(Data for this exercise):
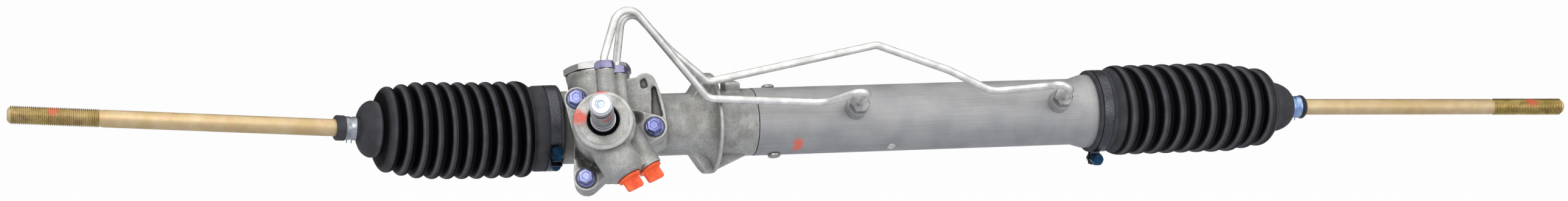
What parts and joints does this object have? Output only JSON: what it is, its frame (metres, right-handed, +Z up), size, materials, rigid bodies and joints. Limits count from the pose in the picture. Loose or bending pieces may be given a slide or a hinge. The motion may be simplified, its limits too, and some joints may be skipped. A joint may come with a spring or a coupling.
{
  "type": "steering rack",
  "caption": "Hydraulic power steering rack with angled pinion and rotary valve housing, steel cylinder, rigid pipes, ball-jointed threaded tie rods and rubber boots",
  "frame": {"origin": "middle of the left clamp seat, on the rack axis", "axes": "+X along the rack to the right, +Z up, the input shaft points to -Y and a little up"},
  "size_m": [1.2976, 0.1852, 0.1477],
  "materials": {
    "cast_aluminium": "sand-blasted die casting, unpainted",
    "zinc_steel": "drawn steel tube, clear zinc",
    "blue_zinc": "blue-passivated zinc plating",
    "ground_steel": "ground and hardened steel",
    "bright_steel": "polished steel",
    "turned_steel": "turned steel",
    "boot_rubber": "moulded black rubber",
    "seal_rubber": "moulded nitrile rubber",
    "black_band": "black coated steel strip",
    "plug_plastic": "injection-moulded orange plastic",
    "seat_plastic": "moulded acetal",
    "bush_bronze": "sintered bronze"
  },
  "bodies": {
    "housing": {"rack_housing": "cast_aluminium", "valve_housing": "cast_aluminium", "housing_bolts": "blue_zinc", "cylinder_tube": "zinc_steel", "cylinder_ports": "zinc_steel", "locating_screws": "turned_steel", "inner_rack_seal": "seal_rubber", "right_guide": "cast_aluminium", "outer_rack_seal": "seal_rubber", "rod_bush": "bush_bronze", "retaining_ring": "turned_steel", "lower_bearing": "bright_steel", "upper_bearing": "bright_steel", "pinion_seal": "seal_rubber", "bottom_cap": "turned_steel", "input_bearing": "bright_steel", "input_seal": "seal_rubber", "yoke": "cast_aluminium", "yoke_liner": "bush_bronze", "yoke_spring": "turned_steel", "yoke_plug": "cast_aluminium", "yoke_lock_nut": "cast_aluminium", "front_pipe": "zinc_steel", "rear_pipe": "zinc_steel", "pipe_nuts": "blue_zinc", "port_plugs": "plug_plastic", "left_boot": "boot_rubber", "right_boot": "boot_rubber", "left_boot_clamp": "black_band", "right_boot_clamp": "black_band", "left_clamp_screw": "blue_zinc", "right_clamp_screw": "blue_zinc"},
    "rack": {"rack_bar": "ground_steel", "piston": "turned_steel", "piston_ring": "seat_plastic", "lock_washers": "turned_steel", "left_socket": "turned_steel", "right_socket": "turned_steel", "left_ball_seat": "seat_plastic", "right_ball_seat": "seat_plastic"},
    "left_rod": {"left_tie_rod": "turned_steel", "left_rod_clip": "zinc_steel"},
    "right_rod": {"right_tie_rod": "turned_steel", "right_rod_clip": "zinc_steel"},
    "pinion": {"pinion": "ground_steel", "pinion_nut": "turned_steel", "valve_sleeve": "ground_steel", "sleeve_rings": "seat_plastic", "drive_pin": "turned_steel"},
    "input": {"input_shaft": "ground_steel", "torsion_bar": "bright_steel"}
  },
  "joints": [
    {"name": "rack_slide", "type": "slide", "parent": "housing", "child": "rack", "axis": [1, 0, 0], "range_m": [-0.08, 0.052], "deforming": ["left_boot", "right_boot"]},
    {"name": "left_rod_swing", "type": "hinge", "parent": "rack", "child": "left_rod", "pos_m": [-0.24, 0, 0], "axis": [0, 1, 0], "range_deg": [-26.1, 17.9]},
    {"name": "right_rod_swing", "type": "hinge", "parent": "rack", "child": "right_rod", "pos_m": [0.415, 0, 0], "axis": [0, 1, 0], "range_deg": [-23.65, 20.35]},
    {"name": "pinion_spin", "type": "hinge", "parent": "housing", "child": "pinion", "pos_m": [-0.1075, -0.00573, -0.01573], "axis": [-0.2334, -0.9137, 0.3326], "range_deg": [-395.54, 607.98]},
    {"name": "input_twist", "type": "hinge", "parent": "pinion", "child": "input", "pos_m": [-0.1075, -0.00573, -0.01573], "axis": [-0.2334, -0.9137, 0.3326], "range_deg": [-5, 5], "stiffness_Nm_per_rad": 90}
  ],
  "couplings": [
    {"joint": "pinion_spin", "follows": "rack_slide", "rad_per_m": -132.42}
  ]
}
* * *
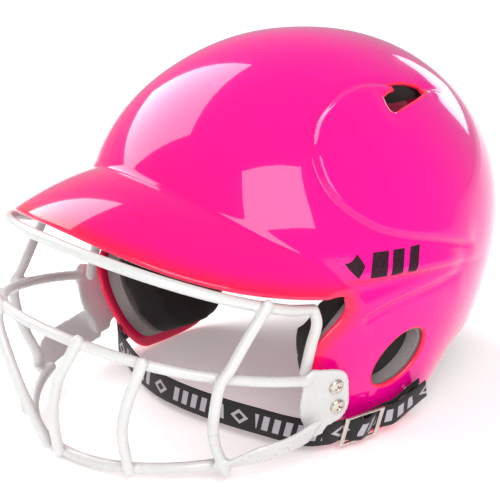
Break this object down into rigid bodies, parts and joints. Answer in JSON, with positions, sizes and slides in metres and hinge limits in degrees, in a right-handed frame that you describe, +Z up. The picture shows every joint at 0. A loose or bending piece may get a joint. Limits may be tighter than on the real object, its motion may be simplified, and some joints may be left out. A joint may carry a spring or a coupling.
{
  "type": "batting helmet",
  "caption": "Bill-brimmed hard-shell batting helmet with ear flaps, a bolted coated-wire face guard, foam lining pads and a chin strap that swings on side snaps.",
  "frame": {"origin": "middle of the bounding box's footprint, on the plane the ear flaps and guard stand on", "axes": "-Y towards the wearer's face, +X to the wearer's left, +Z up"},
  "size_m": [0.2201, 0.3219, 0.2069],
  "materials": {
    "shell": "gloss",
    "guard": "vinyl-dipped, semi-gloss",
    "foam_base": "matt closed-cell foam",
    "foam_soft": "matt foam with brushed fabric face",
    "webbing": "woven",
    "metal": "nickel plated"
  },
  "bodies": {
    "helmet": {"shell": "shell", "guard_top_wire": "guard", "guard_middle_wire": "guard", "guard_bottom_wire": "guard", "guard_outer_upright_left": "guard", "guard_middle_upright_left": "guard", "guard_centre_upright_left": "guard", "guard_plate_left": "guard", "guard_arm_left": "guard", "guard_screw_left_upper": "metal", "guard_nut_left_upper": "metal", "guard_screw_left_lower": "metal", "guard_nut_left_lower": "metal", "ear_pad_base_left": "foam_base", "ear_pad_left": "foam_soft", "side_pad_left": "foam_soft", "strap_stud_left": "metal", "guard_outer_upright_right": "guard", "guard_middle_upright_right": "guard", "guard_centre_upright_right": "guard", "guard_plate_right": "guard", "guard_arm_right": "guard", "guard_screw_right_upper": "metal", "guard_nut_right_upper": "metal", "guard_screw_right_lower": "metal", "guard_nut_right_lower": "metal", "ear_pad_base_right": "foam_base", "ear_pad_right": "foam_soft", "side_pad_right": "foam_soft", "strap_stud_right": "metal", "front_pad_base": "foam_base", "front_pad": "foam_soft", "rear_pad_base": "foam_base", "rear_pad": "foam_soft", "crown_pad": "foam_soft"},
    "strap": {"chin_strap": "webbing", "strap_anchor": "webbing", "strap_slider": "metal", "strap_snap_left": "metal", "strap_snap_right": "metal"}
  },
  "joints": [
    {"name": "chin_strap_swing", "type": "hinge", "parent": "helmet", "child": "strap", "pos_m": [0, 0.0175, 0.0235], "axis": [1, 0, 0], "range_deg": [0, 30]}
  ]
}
---
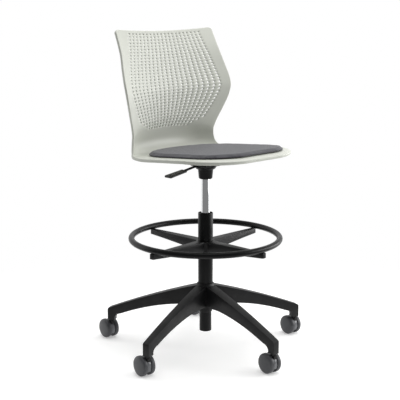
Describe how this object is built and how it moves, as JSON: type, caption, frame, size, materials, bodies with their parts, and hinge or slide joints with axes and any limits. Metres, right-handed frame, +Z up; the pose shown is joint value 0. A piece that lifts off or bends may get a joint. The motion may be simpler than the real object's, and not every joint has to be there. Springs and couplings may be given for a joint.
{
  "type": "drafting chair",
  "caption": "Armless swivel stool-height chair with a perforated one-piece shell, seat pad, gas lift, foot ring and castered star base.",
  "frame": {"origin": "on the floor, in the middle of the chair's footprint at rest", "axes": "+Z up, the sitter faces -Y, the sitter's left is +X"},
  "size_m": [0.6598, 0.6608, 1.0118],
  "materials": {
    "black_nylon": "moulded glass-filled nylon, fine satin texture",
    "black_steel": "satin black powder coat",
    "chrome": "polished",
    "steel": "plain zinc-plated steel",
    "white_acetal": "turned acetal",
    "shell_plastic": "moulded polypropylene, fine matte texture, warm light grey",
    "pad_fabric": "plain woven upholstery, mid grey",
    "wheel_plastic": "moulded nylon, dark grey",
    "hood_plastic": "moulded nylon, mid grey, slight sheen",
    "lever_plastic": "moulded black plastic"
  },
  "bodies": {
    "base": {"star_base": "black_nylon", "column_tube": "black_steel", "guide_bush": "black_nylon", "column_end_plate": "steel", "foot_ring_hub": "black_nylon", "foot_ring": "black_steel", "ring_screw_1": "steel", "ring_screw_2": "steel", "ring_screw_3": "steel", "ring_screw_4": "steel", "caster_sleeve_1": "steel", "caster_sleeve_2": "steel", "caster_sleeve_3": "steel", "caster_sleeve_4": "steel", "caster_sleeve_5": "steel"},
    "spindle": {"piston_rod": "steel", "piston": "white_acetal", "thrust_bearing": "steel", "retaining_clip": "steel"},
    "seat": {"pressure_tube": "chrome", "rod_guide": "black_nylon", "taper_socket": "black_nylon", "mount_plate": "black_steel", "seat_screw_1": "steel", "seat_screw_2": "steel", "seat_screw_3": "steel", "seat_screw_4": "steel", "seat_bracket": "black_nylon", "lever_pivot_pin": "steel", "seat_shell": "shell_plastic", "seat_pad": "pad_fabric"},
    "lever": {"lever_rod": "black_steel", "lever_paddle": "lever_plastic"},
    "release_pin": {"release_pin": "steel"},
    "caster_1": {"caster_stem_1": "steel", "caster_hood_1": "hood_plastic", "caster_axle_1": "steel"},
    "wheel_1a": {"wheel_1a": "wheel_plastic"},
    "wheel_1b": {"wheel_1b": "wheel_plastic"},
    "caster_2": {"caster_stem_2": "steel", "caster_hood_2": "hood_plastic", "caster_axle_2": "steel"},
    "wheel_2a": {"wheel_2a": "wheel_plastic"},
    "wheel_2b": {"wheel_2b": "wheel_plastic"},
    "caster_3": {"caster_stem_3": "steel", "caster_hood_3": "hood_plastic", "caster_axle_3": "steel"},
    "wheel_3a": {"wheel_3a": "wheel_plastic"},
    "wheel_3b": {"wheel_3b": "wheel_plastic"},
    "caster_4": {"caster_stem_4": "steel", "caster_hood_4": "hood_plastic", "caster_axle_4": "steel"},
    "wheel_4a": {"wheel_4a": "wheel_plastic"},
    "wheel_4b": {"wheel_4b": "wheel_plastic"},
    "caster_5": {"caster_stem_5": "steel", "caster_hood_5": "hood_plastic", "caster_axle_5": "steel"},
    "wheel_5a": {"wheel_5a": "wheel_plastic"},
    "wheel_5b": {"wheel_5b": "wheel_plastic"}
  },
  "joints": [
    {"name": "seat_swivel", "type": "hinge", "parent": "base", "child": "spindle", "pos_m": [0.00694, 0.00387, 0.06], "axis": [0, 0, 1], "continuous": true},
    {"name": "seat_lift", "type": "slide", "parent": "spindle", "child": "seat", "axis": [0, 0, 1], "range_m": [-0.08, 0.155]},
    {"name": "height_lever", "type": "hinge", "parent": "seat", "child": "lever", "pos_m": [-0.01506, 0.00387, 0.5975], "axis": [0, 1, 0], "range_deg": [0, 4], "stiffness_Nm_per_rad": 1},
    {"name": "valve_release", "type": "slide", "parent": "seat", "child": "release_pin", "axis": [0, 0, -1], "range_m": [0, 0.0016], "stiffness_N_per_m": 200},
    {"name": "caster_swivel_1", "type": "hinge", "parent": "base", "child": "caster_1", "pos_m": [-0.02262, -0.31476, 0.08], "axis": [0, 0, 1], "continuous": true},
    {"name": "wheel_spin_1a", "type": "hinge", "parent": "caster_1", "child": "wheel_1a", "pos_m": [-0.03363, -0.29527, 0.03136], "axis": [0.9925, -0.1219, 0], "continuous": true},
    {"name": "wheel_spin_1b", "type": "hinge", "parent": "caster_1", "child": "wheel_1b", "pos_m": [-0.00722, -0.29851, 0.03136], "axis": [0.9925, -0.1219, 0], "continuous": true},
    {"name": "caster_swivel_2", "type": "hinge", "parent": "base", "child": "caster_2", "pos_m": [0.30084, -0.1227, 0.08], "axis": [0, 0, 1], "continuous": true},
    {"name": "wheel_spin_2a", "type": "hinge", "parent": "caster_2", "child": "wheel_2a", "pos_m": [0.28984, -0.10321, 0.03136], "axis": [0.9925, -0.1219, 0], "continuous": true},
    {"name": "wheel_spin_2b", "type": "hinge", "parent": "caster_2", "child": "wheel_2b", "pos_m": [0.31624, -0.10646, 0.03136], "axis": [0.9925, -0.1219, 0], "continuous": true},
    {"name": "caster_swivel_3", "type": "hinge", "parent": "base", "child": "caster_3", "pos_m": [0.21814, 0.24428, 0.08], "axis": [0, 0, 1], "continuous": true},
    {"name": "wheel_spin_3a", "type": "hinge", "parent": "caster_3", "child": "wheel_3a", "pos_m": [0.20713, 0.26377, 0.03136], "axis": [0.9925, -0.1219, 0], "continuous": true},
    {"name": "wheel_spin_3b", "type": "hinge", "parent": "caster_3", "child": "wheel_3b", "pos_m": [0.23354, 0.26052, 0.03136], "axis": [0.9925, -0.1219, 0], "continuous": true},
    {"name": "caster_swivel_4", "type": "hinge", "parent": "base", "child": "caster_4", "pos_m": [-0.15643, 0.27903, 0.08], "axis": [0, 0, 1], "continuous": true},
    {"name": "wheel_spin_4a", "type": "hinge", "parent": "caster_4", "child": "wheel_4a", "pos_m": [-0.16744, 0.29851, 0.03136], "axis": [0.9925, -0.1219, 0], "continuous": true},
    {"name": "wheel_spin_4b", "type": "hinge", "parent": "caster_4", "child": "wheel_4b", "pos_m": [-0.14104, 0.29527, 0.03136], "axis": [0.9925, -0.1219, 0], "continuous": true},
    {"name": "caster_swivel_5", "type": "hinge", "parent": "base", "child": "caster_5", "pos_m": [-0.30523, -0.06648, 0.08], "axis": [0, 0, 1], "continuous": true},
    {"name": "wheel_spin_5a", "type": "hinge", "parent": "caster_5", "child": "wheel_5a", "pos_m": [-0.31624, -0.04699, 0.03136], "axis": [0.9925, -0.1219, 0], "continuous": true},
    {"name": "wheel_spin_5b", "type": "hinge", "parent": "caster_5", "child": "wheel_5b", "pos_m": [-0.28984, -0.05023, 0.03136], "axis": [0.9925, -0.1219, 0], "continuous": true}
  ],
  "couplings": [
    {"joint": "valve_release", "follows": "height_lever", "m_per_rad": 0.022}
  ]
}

(What to produce):
Note each line of the entries that has "JSON" in it, and copy those lines.

(Written solution):
What parts and joints does this object have? Output only JSON: what it is, its frame (metres, right-handed, +Z up), size, materials, rigid bodies and joints. Limits count from the pose in the picture. Loose or bending pieces may be given a slide or a hinge. The motion may be simplified, its limits too, and some joints may be skipped. A joint may come with a spring or a coupling.
Break this object down into rigid bodies, parts and joints. Answer in JSON, with positions, sizes and slides in metres and hinge limits in degrees, in a right-handed frame that you describe, +Z up. The picture shows every joint at 0. A loose or bending piece may get a joint. Limits may be tighter than on the real object, its motion may be simplified, and some joints may be left out. A joint may carry a spring or a coupling.
Describe how this object is built and how it moves, as JSON: type, caption, frame, size, materials, bodies with their parts, and hinge or slide joints with axes and any limits. Metres, right-handed frame, +Z up; the pose shown is joint value 0. A piece that lifts off or bends may get a joint. The motion may be simpler than the real object's, and not every joint has to be there. Springs and couplings may be given for a joint.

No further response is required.